Orbifolds of Lattice Vertex Algebras

TL;DR

This paper studies orbifold vertex algebras derived from lattice vertex algebras under automorphisms of prime order, explicitly describing modules, characters, and modular properties, with applications to asymptotic and quantum dimensions.

Contribution

It provides explicit descriptions of irreducible modules and their characters for orbifold vertex algebras under prime order automorphisms, including special cases and permutation orbifolds.

Findings

Explicit irreducible module classification for $V_Q^\sigma$

Computed characters and modular transformations

Determined asymptotic and quantum dimensions

Abstract

To a positive-definite even lattice $Q$, one can associate the lattice vertex algebra $V_Q$, and any automorphism $\sigma$ of $Q$ lifts to an automorphism of $V_Q$. In this paper, we investigate the orbifold vertex algebra $V_Q^\sigma$, which consists of the elements of $V_Q$ fixed under $\sigma$, in the case when $\sigma$ has prime order.

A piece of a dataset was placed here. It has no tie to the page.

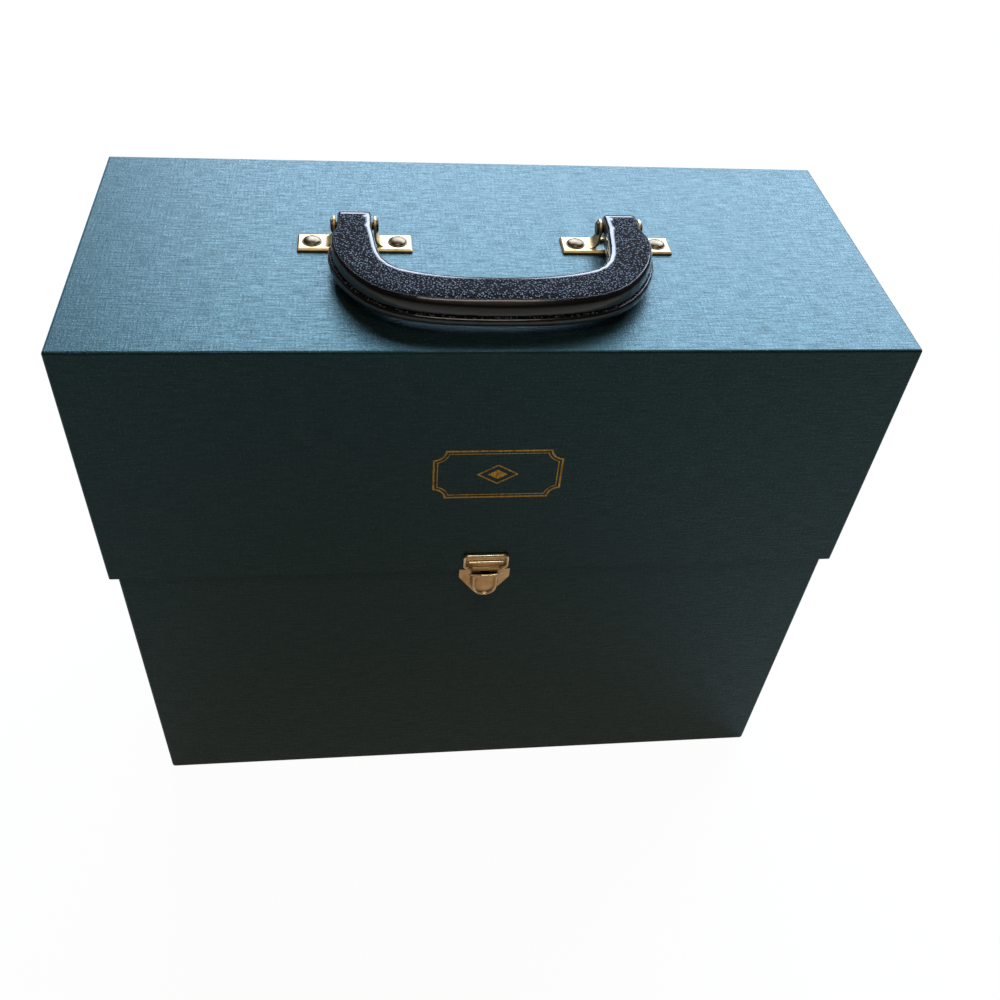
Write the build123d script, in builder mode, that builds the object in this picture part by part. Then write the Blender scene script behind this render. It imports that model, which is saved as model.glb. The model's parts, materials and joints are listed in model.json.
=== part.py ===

We describe explicitly the irreducible $V_Q^\sigma$-modules, compute their characters, and determine the modular transformations of characters. As an application, we find the asymptotic and quantum dimensions of all irreducible $V_Q^\sigma$-modules. We consider in detail the cases when the order of $\sigma$ is $2$ or $3$, as well as the case of permutation orbifolds.